# Requirement
What follows is a set of records, each of which is to be written out exactly.

= = =

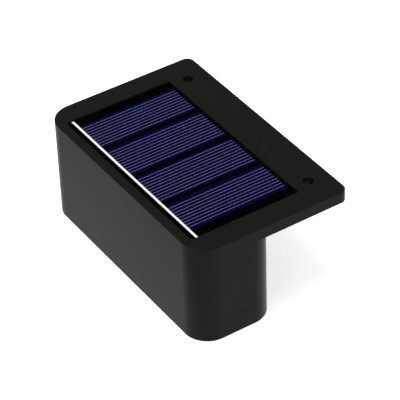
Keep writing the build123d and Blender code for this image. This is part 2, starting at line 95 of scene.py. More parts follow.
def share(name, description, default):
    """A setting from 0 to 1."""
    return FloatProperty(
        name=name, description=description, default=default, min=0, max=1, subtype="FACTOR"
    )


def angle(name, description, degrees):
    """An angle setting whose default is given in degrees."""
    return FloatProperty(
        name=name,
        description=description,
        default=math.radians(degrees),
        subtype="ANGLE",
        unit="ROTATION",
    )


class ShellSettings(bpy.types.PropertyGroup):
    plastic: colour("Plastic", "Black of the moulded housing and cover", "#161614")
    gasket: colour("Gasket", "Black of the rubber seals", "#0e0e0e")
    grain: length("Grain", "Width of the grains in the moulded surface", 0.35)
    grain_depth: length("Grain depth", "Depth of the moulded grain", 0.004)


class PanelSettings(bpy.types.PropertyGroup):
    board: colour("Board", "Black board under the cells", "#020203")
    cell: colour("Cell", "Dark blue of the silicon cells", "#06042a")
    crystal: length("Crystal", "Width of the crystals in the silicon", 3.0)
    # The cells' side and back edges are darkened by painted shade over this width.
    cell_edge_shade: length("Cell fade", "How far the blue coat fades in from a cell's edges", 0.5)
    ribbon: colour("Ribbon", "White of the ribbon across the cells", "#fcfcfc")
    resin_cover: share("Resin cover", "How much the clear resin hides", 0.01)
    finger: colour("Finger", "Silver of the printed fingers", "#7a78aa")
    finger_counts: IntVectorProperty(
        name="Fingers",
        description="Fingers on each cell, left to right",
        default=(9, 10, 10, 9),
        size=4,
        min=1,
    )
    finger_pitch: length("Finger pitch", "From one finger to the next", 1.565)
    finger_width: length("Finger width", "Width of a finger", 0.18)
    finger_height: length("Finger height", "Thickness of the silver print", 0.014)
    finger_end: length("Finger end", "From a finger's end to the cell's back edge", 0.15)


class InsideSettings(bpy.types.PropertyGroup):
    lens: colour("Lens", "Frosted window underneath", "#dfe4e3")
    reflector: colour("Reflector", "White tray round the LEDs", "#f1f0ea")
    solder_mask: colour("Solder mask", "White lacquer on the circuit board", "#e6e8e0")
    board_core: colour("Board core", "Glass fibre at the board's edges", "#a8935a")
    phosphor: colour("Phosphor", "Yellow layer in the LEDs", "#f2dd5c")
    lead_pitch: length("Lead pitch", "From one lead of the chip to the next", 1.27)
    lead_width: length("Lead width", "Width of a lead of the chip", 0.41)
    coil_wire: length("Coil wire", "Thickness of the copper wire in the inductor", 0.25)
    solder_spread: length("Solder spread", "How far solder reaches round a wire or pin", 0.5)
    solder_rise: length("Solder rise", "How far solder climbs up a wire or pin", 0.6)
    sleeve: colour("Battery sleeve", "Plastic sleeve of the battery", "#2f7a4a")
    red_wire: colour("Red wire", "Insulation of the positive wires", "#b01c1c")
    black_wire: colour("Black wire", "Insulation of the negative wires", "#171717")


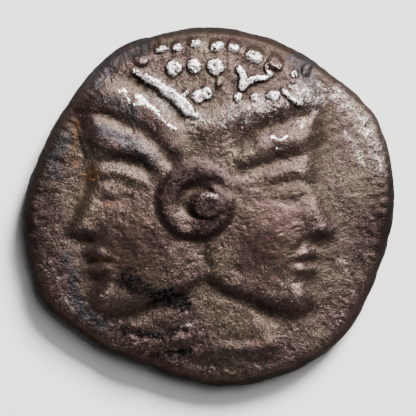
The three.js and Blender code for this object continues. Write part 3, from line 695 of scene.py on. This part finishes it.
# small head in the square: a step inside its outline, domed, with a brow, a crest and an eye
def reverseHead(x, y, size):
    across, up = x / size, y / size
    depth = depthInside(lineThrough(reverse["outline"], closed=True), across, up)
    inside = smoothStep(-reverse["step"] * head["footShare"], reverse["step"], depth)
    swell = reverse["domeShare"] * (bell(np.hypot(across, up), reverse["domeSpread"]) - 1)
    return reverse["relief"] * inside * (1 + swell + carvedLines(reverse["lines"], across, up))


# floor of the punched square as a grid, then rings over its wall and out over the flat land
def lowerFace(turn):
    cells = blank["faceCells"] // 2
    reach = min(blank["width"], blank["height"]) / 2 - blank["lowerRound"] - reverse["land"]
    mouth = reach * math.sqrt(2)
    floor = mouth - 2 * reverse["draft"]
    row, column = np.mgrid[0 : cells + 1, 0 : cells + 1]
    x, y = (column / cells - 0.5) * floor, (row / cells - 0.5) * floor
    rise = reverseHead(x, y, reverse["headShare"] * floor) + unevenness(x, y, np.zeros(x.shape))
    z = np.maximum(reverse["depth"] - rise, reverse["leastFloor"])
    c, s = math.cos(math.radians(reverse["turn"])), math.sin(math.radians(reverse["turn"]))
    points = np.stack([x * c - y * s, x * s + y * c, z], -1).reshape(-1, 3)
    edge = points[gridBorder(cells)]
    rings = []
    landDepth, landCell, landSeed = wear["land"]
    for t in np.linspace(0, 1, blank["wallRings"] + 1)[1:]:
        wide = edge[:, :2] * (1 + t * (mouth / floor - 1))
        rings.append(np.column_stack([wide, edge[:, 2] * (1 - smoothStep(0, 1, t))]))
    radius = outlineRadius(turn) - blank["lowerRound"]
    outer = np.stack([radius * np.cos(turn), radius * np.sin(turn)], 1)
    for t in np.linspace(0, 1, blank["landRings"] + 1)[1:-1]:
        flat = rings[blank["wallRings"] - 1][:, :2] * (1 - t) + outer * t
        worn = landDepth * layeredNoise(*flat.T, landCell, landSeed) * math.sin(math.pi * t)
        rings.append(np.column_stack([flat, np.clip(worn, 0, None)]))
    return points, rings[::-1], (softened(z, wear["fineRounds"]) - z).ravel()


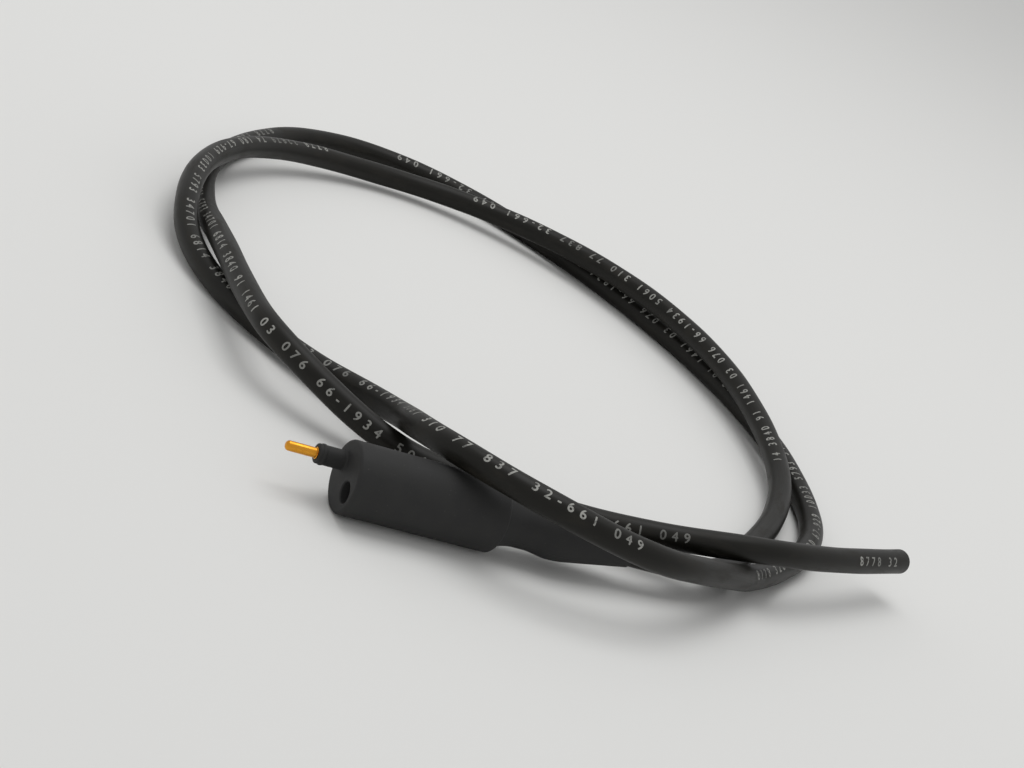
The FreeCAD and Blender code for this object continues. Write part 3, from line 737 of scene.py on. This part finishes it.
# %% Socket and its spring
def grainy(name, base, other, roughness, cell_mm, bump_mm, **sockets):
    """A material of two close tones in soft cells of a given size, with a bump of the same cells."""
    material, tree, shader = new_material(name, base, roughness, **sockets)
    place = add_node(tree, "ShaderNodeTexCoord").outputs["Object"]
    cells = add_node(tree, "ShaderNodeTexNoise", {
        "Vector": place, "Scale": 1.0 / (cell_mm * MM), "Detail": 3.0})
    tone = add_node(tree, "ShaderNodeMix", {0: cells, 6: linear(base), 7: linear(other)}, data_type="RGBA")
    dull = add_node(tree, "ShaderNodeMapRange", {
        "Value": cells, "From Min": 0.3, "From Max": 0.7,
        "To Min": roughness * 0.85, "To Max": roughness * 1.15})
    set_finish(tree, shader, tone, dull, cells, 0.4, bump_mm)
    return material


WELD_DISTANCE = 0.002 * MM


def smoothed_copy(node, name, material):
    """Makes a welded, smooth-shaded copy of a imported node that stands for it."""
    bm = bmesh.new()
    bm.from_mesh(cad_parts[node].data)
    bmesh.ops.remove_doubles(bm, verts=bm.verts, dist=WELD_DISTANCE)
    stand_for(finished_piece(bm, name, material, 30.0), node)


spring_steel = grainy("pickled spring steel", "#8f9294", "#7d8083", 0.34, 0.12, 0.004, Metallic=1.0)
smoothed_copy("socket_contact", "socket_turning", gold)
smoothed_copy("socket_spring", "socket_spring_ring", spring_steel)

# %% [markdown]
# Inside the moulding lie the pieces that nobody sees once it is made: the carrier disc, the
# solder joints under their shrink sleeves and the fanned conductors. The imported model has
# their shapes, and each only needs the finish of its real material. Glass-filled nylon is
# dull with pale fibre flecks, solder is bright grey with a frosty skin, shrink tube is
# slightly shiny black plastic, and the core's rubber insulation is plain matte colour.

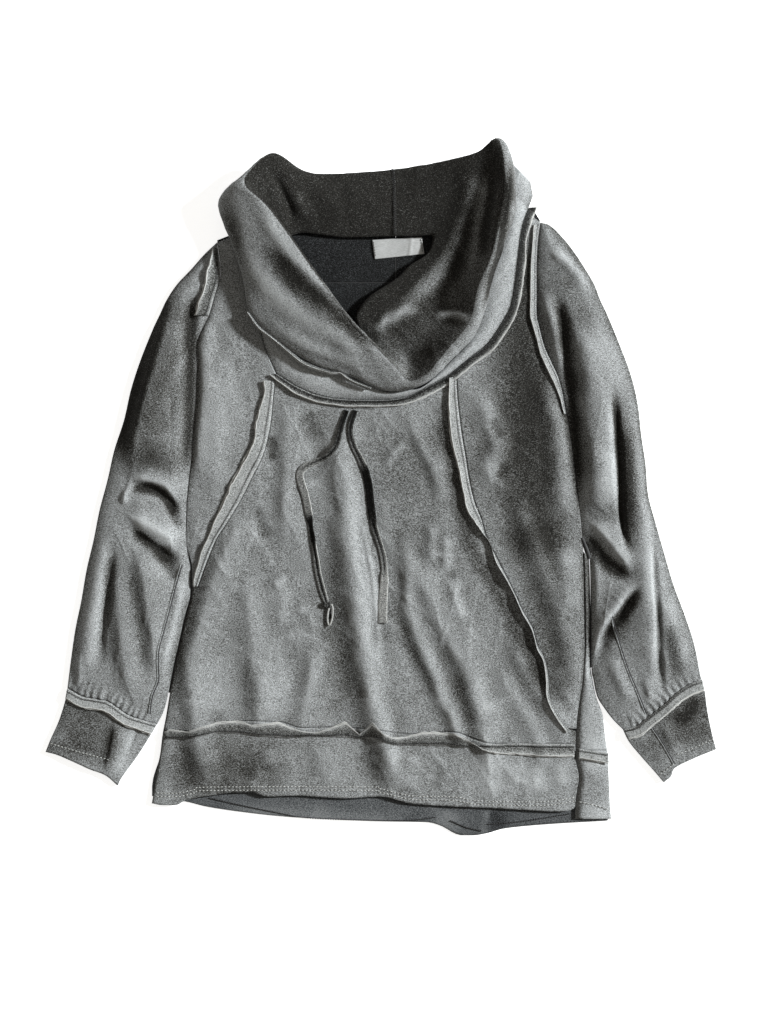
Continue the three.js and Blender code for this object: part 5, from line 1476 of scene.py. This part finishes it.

= = =

# Response to this exercise
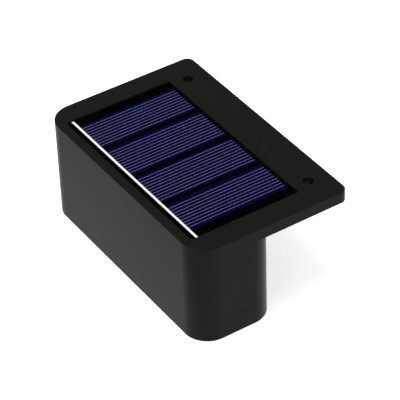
Keep writing the build123d and Blender code for this image. This is part 2, starting at line 95 of scene.py. More parts follow.
def share(name, description, default):
    """A setting from 0 to 1."""
    return FloatProperty(
        name=name, description=description, default=default, min=0, max=1, subtype="FACTOR"
    )


def angle(name, description, degrees):
    """An angle setting whose default is given in degrees."""
    return FloatProperty(
        name=name,
        description=description,
        default=math.radians(degrees),
        subtype="ANGLE",
        unit="ROTATION",
    )


class ShellSettings(bpy.types.PropertyGroup):
    plastic: colour("Plastic", "Black of the moulded housing and cover", "#161614")
    gasket: colour("Gasket", "Black of the rubber seals", "#0e0e0e")
    grain: length("Grain", "Width of the grains in the moulded surface", 0.35)
    grain_depth: length("Grain depth", "Depth of the moulded grain", 0.004)


class PanelSettings(bpy.types.PropertyGroup):
    board: colour("Board", "Black board under the cells", "#020203")
    cell: colour("Cell", "Dark blue of the silicon cells", "#06042a")
    crystal: length("Crystal", "Width of the crystals in the silicon", 3.0)
    # The cells' side and back edges are darkened by painted shade over this width.
    cell_edge_shade: length("Cell fade", "How far the blue coat fades in from a cell's edges", 0.5)
    ribbon: colour("Ribbon", "White of the ribbon across the cells", "#fcfcfc")
    resin_cover: share("Resin cover", "How much the clear resin hides", 0.01)
    finger: colour("Finger", "Silver of the printed fingers", "#7a78aa")
    finger_counts: IntVectorProperty(
        name="Fingers",
        description="Fingers on each cell, left to right",
        default=(9, 10, 10, 9),
        size=4,
        min=1,
    )
    finger_pitch: length("Finger pitch", "From one finger to the next", 1.565)
    finger_width: length("Finger width", "Width of a finger", 0.18)
    finger_height: length("Finger height", "Thickness of the silver print", 0.014)
    finger_end: length("Finger end", "From a finger's end to the cell's back edge", 0.15)


class InsideSettings(bpy.types.PropertyGroup):
    lens: colour("Lens", "Frosted window underneath", "#dfe4e3")
    reflector: colour("Reflector", "White tray round the LEDs", "#f1f0ea")
    solder_mask: colour("Solder mask", "White lacquer on the circuit board", "#e6e8e0")
    board_core: colour("Board core", "Glass fibre at the board's edges", "#a8935a")
    phosphor: colour("Phosphor", "Yellow layer in the LEDs", "#f2dd5c")
    lead_pitch: length("Lead pitch", "From one lead of the chip to the next", 1.27)
    lead_width: length("Lead width", "Width of a lead of the chip", 0.41)
    coil_wire: length("Coil wire", "Thickness of the copper wire in the inductor", 0.25)
    solder_spread: length("Solder spread", "How far solder reaches round a wire or pin", 0.5)
    solder_rise: length("Solder rise", "How far solder climbs up a wire or pin", 0.6)
    sleeve: colour("Battery sleeve", "Plastic sleeve of the battery", "#2f7a4a")
    red_wire: colour("Red wire", "Insulation of the positive wires", "#b01c1c")
    black_wire: colour("Black wire", "Insulation of the negative wires", "#171717")


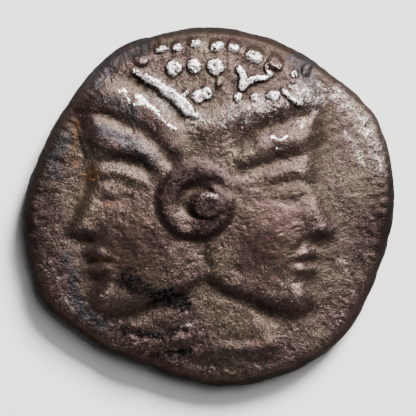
The three.js and Blender code for this object continues. Write part 3, from line 695 of scene.py on. This part finishes it.
# small head in the square: a step inside its outline, domed, with a brow, a crest and an eye
def reverseHead(x, y, size):
    across, up = x / size, y / size
    depth = depthInside(lineThrough(reverse["outline"], closed=True), across, up)
    inside = smoothStep(-reverse["step"] * head["footShare"], reverse["step"], depth)
    swell = reverse["domeShare"] * (bell(np.hypot(across, up), reverse["domeSpread"]) - 1)
    return reverse["relief"] * inside * (1 + swell + carvedLines(reverse["lines"], across, up))


# floor of the punched square as a grid, then rings over its wall and out over the flat land
def lowerFace(turn):
    cells = blank["faceCells"] // 2
    reach = min(blank["width"], blank["height"]) / 2 - blank["lowerRound"] - reverse["land"]
    mouth = reach * math.sqrt(2)
    floor = mouth - 2 * reverse["draft"]
    row, column = np.mgrid[0 : cells + 1, 0 : cells + 1]
    x, y = (column / cells - 0.5) * floor, (row / cells - 0.5) * floor
    rise = reverseHead(x, y, reverse["headShare"] * floor) + unevenness(x, y, np.zeros(x.shape))
    z = np.maximum(reverse["depth"] - rise, reverse["leastFloor"])
    c, s = math.cos(math.radians(reverse["turn"])), math.sin(math.radians(reverse["turn"]))
    points = np.stack([x * c - y * s, x * s + y * c, z], -1).reshape(-1, 3)
    edge = points[gridBorder(cells)]
    rings = []
    landDepth, landCell, landSeed = wear["land"]
    for t in np.linspace(0, 1, blank["wallRings"] + 1)[1:]:
        wide = edge[:, :2] * (1 + t * (mouth / floor - 1))
        rings.append(np.column_stack([wide, edge[:, 2] * (1 - smoothStep(0, 1, t))]))
    radius = outlineRadius(turn) - blank["lowerRound"]
    outer = np.stack([radius * np.cos(turn), radius * np.sin(turn)], 1)
    for t in np.linspace(0, 1, blank["landRings"] + 1)[1:-1]:
        flat = rings[blank["wallRings"] - 1][:, :2] * (1 - t) + outer * t
        worn = landDepth * layeredNoise(*flat.T, landCell, landSeed) * math.sin(math.pi * t)
        rings.append(np.column_stack([flat, np.clip(worn, 0, None)]))
    return points, rings[::-1], (softened(z, wear["fineRounds"]) - z).ravel()


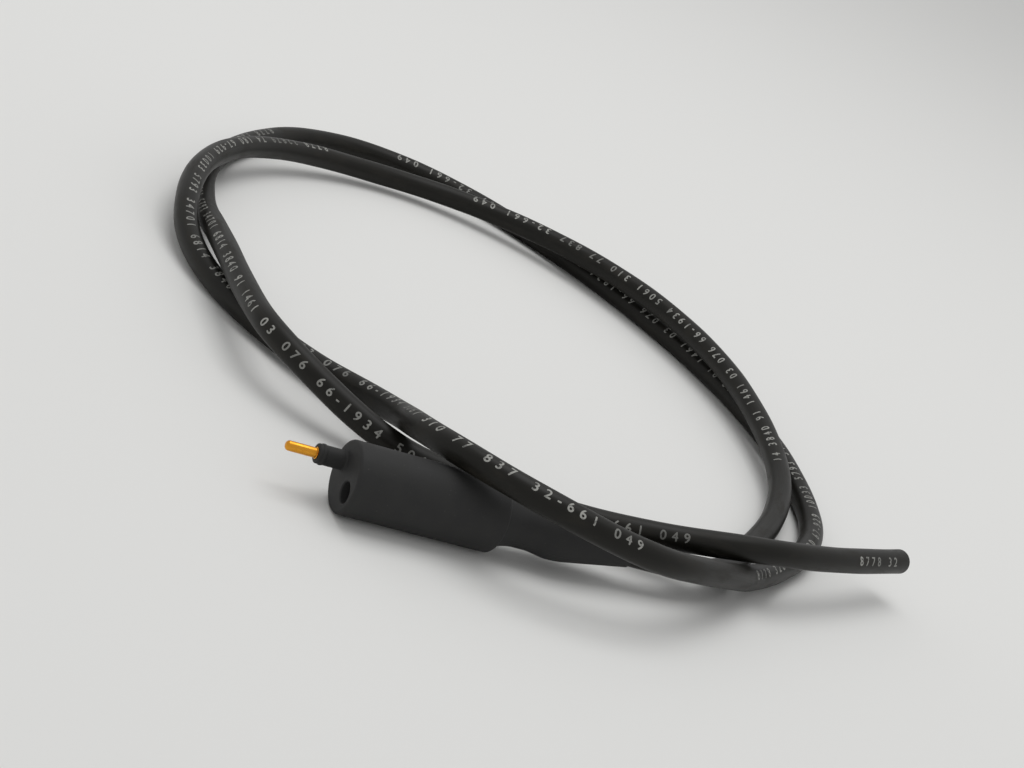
The FreeCAD and Blender code for this object continues. Write part 3, from line 737 of scene.py on. This part finishes it.
# %% Socket and its spring
def grainy(name, base, other, roughness, cell_mm, bump_mm, **sockets):
    """A material of two close tones in soft cells of a given size, with a bump of the same cells."""
    material, tree, shader = new_material(name, base, roughness, **sockets)
    place = add_node(tree, "ShaderNodeTexCoord").outputs["Object"]
    cells = add_node(tree, "ShaderNodeTexNoise", {
        "Vector": place, "Scale": 1.0 / (cell_mm * MM), "Detail": 3.0})
    tone = add_node(tree, "ShaderNodeMix", {0: cells, 6: linear(base), 7: linear(other)}, data_type="RGBA")
    dull = add_node(tree, "ShaderNodeMapRange", {
        "Value": cells, "From Min": 0.3, "From Max": 0.7,
        "To Min": roughness * 0.85, "To Max": roughness * 1.15})
    set_finish(tree, shader, tone, dull, cells, 0.4, bump_mm)
    return material


WELD_DISTANCE = 0.002 * MM


def smoothed_copy(node, name, material):
    """Makes a welded, smooth-shaded copy of a imported node that stands for it."""
    bm = bmesh.new()
    bm.from_mesh(cad_parts[node].data)
    bmesh.ops.remove_doubles(bm, verts=bm.verts, dist=WELD_DISTANCE)
    stand_for(finished_piece(bm, name, material, 30.0), node)


spring_steel = grainy("pickled spring steel", "#8f9294", "#7d8083", 0.34, 0.12, 0.004, Metallic=1.0)
smoothed_copy("socket_contact", "socket_turning", gold)
smoothed_copy("socket_spring", "socket_spring_ring", spring_steel)

# %% [markdown]
# Inside the moulding lie the pieces that nobody sees once it is made: the carrier disc, the
# solder joints under their shrink sleeves and the fanned conductors. The imported model has
# their shapes, and each only needs the finish of its real material. Glass-filled nylon is
# dull with pale fibre flecks, solder is bright grey with a frosty skin, shrink tube is
# slightly shiny black plastic, and the core's rubber insulation is plain matte colour.

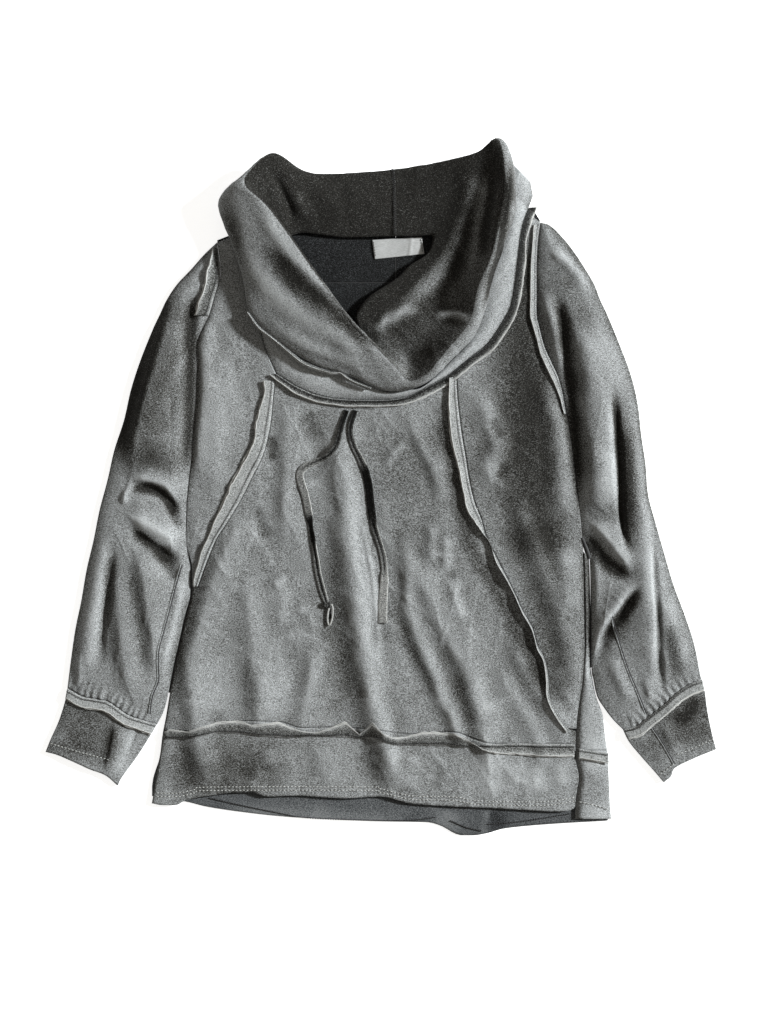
Continue the three.js and Blender code for this object: part 5, from line 1476 of scene.py. This part finishes it.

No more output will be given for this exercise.